▸ What is asked:
From the listing below, copy only the lines running from the line that contains "bpy.data.objects.remove(obj)" to the line that contains "# camera and floor", both included.

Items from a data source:
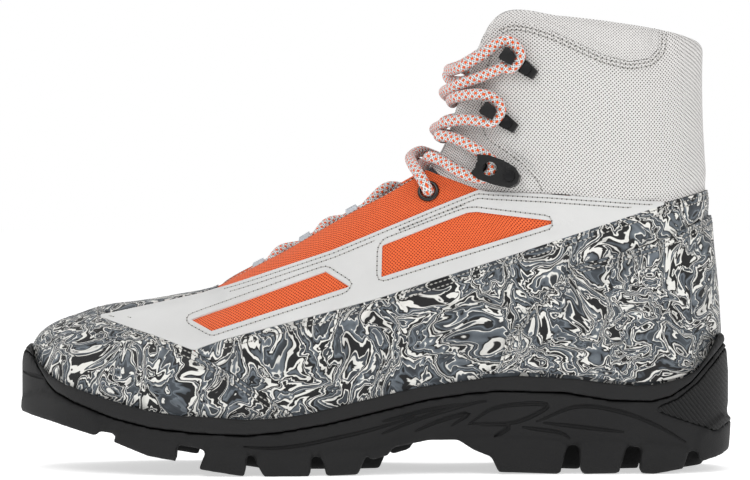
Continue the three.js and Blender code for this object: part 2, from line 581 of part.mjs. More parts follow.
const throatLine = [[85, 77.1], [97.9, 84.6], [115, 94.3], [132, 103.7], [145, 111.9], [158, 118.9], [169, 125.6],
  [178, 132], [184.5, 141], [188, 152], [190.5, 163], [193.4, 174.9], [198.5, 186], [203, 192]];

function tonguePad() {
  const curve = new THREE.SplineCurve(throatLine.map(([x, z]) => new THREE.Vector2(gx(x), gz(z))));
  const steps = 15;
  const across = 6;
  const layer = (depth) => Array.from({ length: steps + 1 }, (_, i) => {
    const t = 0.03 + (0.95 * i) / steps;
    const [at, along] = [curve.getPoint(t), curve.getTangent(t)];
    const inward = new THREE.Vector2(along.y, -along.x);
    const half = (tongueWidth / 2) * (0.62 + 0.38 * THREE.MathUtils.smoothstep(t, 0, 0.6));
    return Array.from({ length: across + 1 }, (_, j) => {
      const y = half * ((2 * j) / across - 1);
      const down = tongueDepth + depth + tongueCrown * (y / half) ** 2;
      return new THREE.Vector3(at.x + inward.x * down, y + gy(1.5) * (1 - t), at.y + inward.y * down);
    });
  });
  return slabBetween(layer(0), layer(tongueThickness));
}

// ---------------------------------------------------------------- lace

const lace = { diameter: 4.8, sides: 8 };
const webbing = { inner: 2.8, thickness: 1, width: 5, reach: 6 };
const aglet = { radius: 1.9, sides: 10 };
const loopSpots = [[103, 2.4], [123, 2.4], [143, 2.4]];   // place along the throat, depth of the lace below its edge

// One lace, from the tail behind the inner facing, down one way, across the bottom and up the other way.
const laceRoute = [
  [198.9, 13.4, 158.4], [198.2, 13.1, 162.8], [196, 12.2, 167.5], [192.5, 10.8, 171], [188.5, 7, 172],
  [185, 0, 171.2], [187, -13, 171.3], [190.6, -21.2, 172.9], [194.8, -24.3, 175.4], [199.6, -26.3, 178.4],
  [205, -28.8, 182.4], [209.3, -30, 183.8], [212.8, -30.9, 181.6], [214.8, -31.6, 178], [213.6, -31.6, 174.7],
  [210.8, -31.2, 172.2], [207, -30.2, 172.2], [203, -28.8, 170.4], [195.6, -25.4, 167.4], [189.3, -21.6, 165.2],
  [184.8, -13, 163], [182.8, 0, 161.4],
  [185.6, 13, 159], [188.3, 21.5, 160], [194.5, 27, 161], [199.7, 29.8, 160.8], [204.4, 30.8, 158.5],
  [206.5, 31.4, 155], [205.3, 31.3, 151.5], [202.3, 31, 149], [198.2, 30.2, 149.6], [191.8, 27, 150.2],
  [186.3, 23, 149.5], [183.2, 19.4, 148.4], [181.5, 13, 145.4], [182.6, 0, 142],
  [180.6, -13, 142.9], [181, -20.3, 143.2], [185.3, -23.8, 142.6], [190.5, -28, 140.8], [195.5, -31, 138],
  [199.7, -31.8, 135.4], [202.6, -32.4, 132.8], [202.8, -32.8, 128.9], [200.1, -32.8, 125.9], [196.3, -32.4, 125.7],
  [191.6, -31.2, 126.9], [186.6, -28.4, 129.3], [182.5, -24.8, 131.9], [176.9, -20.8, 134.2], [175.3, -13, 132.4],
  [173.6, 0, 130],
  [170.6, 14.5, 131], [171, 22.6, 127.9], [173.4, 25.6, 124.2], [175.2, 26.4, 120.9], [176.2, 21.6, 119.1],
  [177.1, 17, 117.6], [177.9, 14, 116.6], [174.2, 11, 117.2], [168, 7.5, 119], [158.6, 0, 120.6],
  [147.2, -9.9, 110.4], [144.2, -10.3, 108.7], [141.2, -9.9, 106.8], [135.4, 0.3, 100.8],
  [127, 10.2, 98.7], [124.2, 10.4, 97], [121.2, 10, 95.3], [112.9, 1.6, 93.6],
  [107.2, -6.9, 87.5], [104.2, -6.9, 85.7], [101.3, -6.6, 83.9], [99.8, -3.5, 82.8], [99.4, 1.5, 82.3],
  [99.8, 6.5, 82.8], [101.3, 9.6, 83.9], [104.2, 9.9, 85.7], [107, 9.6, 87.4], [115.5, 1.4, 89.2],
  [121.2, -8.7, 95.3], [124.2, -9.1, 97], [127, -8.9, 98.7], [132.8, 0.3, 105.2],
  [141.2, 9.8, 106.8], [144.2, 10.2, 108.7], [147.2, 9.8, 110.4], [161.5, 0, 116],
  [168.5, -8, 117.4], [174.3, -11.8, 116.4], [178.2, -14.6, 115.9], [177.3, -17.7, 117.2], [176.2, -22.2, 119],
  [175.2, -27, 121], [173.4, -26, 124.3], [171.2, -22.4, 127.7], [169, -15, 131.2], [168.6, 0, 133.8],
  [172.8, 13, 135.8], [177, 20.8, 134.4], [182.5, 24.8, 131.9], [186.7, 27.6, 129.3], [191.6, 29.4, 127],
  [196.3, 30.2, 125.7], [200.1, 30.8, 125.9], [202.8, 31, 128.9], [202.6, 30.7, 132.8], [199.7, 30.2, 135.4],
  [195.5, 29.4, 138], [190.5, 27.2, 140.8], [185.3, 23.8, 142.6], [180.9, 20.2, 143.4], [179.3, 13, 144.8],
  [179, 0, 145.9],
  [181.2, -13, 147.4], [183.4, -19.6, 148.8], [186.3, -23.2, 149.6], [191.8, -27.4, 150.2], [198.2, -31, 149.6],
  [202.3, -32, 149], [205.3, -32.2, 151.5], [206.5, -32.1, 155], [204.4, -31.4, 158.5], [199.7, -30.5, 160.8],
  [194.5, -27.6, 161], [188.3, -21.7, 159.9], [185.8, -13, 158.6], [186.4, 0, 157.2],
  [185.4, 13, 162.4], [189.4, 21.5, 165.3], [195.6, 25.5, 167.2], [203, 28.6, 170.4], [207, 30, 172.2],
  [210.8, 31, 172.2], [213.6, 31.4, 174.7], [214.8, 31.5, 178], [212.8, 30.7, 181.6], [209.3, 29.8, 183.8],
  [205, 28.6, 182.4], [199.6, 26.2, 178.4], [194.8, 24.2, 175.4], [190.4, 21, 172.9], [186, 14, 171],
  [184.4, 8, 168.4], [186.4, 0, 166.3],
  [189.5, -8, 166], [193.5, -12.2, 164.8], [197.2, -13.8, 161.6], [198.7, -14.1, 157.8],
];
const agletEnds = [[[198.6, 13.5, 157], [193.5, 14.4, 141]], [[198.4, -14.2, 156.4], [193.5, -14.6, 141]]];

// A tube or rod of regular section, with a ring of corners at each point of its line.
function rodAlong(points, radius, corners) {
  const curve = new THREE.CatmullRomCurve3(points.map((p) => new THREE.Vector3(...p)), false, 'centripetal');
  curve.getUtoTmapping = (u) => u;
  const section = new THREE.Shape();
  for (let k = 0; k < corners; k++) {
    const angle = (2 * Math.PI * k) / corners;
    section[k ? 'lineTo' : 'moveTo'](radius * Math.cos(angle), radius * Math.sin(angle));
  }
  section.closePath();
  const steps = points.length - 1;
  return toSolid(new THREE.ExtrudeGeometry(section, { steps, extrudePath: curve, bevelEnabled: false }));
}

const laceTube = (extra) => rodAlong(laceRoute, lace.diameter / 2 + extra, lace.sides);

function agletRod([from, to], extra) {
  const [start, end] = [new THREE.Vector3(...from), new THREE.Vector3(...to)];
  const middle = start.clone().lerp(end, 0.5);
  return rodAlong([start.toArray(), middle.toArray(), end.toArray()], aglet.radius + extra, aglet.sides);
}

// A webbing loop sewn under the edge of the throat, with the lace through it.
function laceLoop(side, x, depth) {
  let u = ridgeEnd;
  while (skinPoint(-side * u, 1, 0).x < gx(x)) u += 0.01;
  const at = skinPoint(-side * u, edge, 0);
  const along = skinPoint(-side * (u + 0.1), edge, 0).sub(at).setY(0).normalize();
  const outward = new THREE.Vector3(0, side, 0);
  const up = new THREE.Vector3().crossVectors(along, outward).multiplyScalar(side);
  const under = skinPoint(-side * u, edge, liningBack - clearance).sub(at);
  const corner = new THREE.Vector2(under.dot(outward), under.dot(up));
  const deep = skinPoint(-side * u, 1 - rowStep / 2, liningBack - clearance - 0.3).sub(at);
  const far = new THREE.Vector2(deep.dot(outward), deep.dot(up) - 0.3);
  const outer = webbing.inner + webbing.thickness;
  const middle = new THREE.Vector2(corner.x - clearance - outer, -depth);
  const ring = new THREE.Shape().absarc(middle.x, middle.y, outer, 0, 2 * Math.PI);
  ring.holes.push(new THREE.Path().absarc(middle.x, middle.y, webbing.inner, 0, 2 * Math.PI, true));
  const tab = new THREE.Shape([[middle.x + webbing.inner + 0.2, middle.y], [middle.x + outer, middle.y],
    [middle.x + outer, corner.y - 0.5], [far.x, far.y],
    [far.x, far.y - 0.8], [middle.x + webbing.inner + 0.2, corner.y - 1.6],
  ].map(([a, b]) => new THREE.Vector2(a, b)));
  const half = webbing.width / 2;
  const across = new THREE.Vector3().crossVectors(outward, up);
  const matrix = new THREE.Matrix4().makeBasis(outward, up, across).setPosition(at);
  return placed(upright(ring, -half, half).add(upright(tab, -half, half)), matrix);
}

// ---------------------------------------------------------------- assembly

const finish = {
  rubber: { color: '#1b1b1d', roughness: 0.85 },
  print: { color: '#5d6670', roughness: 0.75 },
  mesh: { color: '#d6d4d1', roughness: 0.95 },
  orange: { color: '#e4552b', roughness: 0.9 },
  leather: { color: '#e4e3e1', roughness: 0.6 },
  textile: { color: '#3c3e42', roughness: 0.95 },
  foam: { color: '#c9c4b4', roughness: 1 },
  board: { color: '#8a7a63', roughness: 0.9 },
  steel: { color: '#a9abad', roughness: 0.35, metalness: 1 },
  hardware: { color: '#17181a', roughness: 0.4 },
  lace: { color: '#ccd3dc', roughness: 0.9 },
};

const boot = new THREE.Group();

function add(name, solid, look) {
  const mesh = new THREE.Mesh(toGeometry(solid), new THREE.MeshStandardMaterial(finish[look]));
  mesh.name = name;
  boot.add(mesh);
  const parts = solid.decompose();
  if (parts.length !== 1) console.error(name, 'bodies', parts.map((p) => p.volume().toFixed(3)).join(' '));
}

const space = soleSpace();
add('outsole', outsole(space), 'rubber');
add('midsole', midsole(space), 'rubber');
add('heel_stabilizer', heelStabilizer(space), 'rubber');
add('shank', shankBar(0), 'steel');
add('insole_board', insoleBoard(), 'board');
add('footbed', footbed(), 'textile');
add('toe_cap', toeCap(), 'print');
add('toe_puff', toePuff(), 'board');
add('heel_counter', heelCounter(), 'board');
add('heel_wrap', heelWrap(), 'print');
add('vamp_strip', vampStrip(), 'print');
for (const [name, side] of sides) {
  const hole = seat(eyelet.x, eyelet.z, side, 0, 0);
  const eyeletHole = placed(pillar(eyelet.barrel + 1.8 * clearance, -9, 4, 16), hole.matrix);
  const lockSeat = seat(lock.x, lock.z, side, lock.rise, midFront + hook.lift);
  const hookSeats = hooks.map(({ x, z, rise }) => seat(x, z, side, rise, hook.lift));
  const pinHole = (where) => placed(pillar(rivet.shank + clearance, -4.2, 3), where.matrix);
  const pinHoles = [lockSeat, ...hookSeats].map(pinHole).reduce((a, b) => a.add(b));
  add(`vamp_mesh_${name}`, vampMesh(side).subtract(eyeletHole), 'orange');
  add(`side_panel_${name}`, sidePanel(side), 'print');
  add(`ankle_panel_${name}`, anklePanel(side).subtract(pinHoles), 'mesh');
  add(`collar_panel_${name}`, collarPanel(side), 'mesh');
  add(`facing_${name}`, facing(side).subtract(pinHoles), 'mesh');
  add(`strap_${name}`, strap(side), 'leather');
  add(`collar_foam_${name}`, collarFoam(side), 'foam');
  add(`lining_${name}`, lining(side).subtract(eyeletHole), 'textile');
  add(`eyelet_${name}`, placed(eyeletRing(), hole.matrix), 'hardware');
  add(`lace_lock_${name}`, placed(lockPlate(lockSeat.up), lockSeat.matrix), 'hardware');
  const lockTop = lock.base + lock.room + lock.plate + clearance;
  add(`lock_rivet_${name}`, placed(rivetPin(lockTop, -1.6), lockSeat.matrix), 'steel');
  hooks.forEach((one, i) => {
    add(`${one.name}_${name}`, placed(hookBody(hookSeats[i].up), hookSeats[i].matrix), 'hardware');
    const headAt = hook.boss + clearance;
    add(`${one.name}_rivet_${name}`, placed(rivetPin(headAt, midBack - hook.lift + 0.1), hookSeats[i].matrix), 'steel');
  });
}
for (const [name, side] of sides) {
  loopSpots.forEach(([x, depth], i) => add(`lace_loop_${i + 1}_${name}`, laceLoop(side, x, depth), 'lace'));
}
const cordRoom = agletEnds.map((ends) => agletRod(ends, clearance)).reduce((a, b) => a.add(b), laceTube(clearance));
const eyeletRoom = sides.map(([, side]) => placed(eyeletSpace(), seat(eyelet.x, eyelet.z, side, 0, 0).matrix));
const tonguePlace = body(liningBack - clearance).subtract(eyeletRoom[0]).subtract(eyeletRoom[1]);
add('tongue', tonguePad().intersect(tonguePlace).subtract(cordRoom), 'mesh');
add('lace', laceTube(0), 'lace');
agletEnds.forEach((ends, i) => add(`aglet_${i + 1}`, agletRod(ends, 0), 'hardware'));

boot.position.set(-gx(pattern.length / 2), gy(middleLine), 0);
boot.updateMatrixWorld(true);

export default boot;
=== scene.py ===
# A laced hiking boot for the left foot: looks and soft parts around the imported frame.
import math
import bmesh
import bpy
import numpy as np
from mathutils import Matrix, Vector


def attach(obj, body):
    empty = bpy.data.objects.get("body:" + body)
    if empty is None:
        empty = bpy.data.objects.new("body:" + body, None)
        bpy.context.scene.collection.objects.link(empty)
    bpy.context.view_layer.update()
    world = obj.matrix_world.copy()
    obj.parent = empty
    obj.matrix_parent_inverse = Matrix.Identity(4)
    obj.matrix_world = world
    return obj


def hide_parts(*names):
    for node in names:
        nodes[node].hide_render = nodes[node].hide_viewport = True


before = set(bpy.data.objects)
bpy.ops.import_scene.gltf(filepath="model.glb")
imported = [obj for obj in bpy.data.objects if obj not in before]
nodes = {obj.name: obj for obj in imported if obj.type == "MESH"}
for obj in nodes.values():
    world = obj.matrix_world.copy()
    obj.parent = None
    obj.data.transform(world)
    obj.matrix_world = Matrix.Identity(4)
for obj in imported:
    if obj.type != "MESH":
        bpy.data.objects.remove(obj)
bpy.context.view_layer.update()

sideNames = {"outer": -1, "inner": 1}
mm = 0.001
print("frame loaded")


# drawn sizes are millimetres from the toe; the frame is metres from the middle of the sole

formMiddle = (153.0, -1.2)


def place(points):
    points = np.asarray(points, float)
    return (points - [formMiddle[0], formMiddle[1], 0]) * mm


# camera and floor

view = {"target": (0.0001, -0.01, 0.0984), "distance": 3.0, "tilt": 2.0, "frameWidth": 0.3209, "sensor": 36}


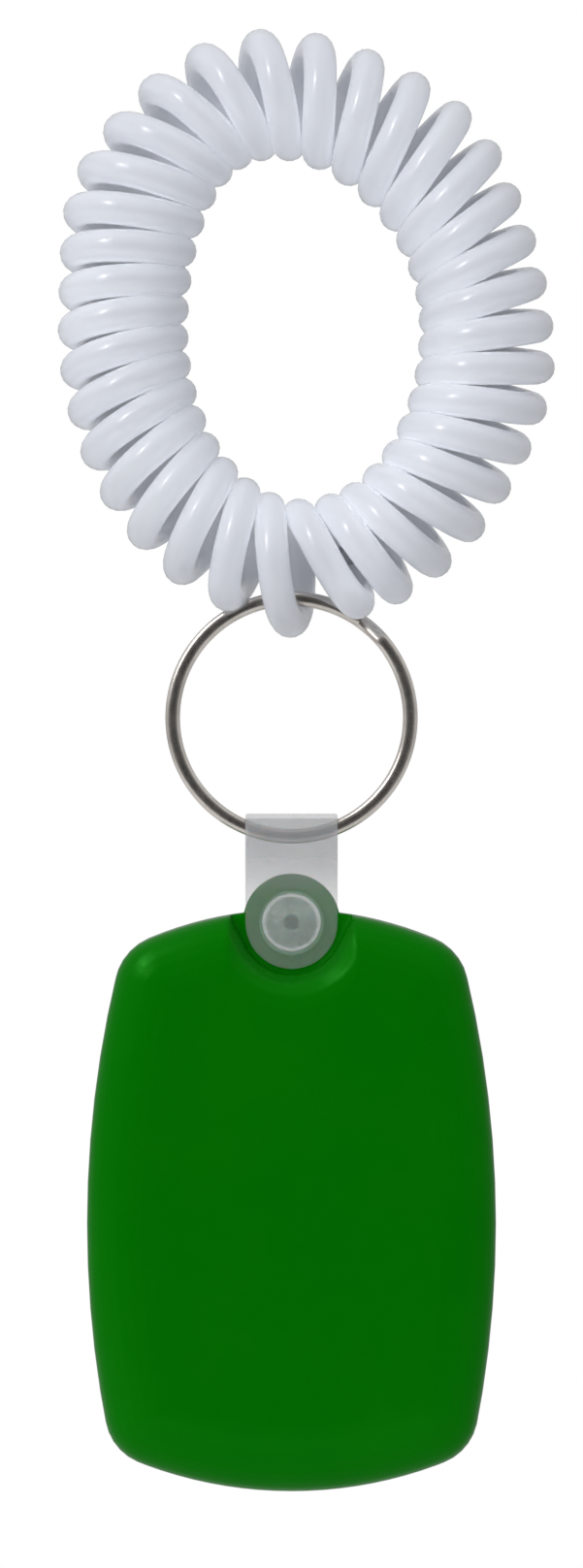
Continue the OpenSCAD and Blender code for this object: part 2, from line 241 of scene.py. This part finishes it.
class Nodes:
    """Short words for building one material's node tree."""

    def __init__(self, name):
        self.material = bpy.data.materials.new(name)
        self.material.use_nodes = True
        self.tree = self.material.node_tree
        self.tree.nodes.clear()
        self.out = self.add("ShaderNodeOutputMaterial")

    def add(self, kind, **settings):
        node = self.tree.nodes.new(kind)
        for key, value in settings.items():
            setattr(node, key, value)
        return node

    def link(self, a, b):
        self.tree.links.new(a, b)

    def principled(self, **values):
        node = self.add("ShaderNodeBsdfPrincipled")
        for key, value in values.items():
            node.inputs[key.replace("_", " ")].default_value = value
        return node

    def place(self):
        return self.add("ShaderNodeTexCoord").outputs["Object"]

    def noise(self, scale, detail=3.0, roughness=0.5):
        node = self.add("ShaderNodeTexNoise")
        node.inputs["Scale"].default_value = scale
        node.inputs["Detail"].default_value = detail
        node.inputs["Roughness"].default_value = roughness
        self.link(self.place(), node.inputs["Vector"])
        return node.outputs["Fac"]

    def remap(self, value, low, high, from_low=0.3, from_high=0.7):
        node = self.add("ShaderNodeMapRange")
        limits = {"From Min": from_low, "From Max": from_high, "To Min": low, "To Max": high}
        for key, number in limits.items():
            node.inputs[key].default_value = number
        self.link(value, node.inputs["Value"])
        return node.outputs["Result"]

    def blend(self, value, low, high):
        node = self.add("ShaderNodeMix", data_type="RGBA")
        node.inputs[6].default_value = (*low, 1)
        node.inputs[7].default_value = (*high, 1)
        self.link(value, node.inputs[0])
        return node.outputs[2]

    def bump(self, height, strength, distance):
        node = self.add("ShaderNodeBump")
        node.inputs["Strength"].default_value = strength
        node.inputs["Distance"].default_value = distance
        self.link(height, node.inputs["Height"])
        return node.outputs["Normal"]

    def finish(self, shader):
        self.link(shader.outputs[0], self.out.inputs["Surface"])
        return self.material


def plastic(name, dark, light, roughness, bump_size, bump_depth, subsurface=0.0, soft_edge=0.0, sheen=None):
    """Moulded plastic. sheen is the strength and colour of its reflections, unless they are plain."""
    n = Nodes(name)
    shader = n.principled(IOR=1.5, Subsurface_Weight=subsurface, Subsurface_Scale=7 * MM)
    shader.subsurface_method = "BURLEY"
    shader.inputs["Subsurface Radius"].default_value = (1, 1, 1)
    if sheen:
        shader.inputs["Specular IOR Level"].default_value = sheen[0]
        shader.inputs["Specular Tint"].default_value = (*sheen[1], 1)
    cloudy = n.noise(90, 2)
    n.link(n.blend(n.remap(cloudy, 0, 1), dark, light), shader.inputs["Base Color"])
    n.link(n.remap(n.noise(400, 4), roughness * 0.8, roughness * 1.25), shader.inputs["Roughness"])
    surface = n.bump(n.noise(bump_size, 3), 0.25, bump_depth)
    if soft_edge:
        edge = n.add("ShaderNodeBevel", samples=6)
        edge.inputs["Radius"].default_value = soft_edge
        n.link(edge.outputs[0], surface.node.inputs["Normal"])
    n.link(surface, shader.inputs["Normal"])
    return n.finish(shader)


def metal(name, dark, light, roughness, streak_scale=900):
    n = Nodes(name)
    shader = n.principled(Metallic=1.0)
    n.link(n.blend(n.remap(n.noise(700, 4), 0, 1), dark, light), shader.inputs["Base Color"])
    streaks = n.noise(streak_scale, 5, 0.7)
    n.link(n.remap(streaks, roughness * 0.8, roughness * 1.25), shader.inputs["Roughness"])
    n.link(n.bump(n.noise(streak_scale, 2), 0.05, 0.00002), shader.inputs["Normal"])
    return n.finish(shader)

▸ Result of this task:
        bpy.data.objects.remove(obj)
bpy.context.view_layer.update()

sideNames = {"outer": -1, "inner": 1}
mm = 0.001
print("frame loaded")


# drawn sizes are millimetres from the toe; the frame is metres from the middle of the sole

formMiddle = (153.0, -1.2)


def place(points):
    points = np.asarray(points, float)
    return (points - [formMiddle[0], formMiddle[1], 0]) * mm


# camera and floor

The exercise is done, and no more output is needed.